Suspension of budget support is usually directly linked to regime issues. Donors use budget support as a lever for enforcing change as a political conditionality for aid. To get budget support, moreover, a government must normally implement with success a macroeconomic programme agreed with the International Monetary Fund (IMF). Such IMF-led programmes inherently mean that economic reforms are imposed on the developing country concerned. In this regard therefore, budget support is linked to both political and economic conditions.
Budget support suspensions have recently been imposed in Malawi (in 2011 and 2013), Rwanda (2012) and Uganda (2012). Such donor reactions are fully justified when they serve as a means to improve partner governments’ financial management and governance structures, but the key question is whether political and economic conditionalities should apply to all areas of assistance. After all, they curtail the policy ownership of the country concerned.
Support for adapting to climate change should certainly not hinge on the governance preferences of donor governments. Ultimately, such support is given by nations that have done harm to others in order to help the victims cope with the damage done. Climate finance is certainly not about teaching governments how to run their countries.
Developing countries need and deserve support so that they can rise to the challenges of climate change. Delays in adaptation will have severe implications, not only at the national, but also at the global level. Support must not depend on regime-specific governance issues.
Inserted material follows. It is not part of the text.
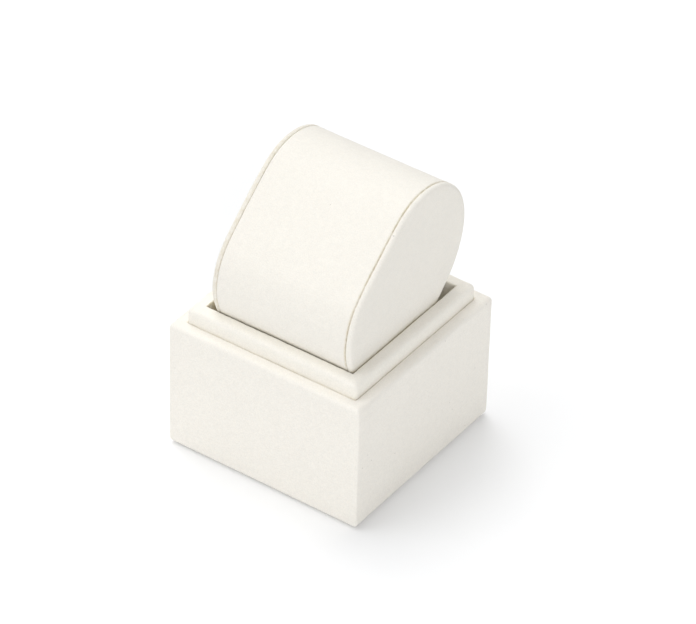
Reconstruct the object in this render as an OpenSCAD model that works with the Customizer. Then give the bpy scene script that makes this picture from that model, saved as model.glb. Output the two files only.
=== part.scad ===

It should be handled as a matter of course as is humanitarian aid or support for democratic elections.
Moreover, the lessons of development cooperation must be heeded. Past decades have shown that project-based aid is not effective. What we need is a form of budget support that is rendered immune to arbitrary donor conditionalities. The urgent priority is to boost the resilience of countries at risk.
Ronald Mangani is associate professor at the University of Malawi’s Department of Economics.